Hace bastante tiempo que Luis no pedalea en su bicicleta hasta la planta donde trabajó durante más de 15 años. “En mayo del año pasado me hice echar porque no aguantaba más”, cuenta tocándose el brazo. Entre mate y mate, una historia de vida se desgrana, y en ella se nos cuela la historia de millones, la historia subterránea del país…
Hace bastante tiempo que Luis no pedalea en su bicicleta hasta la planta donde trabajó durante más de 15 años. “En mayo del año pasado me hice echar porque no aguantaba más”, cuenta tocándose el brazo. “El dolor que tenía en el hombro se hacía cada vez más fuerte, y no quería terminar con los dedos podridos como los compañeros más viejos”. Prefiere que no se sepa su nombre completo, pero se nota que necesita derribar algunos mitos. “La gente cree que ganamos un montón, pero es un trabajo terrible”, explica entre mate y mate. Como una forma de darle crédito a sus palabras, muestra los nudillos y las cicatrices, aunque no sea necesario. “Algunos me podrán decir que soy un boludo por el sueldo que dejé, pero después que el trabajo te acaba, no te alcanza ni para los remedios”.
De la mano de jugosos subsidios del Gobierno, los frigoríficos avícolas han aumentado sus ganancias en la provincia de Entre Ríos de manera escandalosa. Gracias a la complicidad de algunos sindicalistas y autoridades laborales sumisas a las patronales, los ritmos de producción atentan contra la salud de los trabajadores. Los que no tienen la chance de abandonar a tiempo terminan estropeados e inútiles para cualquier esfuerzo físico. “El frío de la madrugada es moco de pavo comparado con la cámara”, recuerda Luis. “Encima, donde yo trabajaba no nos daban la ropa (que corresponde), y el agua fría que chorreaba de los pollos te mojaba el cuerpo y te daban ganas de ir al baño”. Pero a los capataces no se les paga para tener contemplaciones.

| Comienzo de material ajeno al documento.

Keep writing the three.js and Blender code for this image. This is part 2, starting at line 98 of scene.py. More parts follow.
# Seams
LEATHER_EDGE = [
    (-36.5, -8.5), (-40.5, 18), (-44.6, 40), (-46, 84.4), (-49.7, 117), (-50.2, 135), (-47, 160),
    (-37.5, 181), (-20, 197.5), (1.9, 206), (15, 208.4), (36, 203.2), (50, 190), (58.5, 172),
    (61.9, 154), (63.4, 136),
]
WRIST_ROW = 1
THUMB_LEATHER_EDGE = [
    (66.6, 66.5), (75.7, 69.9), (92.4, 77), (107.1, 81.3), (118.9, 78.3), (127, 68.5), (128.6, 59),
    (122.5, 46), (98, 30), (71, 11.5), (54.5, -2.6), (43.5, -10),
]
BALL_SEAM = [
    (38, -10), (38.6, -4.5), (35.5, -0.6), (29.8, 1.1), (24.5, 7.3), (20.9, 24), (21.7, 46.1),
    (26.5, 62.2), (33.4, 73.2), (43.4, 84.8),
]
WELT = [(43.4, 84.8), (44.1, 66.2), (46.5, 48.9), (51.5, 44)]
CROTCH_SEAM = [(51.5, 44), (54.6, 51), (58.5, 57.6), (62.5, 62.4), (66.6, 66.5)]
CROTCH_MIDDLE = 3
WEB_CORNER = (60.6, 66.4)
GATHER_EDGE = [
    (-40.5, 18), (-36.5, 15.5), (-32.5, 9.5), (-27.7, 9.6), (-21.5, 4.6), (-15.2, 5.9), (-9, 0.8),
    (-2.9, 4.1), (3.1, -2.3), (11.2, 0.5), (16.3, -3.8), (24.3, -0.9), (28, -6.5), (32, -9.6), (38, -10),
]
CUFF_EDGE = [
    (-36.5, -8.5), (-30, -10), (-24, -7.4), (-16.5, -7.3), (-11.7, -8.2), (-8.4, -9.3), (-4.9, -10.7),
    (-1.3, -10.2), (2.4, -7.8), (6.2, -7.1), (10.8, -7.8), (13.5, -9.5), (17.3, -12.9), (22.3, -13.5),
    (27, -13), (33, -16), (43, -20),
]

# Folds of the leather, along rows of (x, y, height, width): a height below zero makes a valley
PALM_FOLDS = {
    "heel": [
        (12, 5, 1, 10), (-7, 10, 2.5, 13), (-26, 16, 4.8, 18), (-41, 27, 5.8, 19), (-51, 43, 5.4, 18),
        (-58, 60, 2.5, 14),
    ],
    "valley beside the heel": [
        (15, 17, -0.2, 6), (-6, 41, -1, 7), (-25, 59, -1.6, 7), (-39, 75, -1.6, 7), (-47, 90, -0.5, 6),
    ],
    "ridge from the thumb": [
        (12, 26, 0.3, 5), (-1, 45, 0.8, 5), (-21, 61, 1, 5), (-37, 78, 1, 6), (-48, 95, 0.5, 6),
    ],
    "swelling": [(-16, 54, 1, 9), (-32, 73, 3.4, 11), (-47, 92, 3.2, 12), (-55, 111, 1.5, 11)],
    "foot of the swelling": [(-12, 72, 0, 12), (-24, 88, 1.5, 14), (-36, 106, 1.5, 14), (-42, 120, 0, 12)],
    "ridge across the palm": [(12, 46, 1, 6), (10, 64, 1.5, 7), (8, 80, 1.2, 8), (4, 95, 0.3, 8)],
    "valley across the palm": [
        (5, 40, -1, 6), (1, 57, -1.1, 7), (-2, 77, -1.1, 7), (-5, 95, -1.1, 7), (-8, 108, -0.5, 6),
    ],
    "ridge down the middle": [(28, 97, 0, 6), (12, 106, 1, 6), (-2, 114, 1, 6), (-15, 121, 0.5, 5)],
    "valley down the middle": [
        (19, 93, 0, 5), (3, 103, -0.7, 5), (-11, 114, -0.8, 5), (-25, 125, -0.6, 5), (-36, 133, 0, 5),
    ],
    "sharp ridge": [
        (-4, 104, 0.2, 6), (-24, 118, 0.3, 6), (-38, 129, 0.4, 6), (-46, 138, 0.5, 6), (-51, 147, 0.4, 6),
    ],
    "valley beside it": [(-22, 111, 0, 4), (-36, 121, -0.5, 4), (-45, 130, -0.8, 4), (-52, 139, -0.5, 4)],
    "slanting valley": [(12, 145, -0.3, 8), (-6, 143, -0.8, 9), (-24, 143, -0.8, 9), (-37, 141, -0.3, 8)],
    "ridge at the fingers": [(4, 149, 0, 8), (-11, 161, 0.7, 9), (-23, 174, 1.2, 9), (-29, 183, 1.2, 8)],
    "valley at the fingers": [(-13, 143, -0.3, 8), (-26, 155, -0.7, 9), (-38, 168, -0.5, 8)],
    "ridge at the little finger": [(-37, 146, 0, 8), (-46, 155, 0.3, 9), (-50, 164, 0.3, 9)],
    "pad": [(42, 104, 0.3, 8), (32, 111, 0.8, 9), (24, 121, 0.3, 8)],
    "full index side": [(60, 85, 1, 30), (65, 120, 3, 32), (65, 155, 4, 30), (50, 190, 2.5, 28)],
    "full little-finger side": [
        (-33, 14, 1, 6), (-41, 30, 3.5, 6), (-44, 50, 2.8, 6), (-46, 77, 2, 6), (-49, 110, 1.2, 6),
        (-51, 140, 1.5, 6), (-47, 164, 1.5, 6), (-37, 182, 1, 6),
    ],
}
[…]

La velocidad de la noria vuelve cualquier tarea imposible. “Hacer siempre el mismo movimiento te liquida los tendones”. Aunque las empresas exportan a precio dólar, pagan en pesos y se empeñan en producir cada vez más con la misma cantidad de obreros. “Y si se traba algo, o se amontona todo, te cagan a pedos en vez de frenar un poco”, cuenta entre ejemplos y anécdotas. A su vez, los frigoríficos se encargan de propagar por toda la ciudad que los salarios son altísimos, pero “nosotros sabíamos que nos pagaban con el agua que traen los pollos”. A pesar de que las ganancias son multimillonarias, casi ningún sueldo alcanza la canasta familiar que por estos días supera los 4500 pesos. “Haciendo trabajo de albañilería gano un poco menos, pero lo último que haría es volver ahí. Trabajar en un frigorífico es convertirse en esclavo”, sentencia Luis para que no queden dudas. Y después de una pausa agrega: “ahora, por lo menos manejo mis tiempos”.
Mientras los pensadores de café buscan una nueva excusa para su escepticismo, obreros de todas las industrias siguen sufriendo terribles condiciones laborales. Cada día, contra viento y marea, salen a ganarse el pan con muchísimo esfuerzo, y son ajenos a las discusiones estériles que emboban a las ciencias sociales. Del otro lado, las grandes empresas siguen teniendo bien en claro su norte: “La ganancia y nada más”, tal cual lo definiera el cineasta Raoul Peck. Ojalá la historia de Luis sirva para sacudir algunas sospechosas modorras, ya que “no todo es sueño el de los ojos cerrados”. Hay millones de Luises a la vuelta de la esquina para el que quiere ver.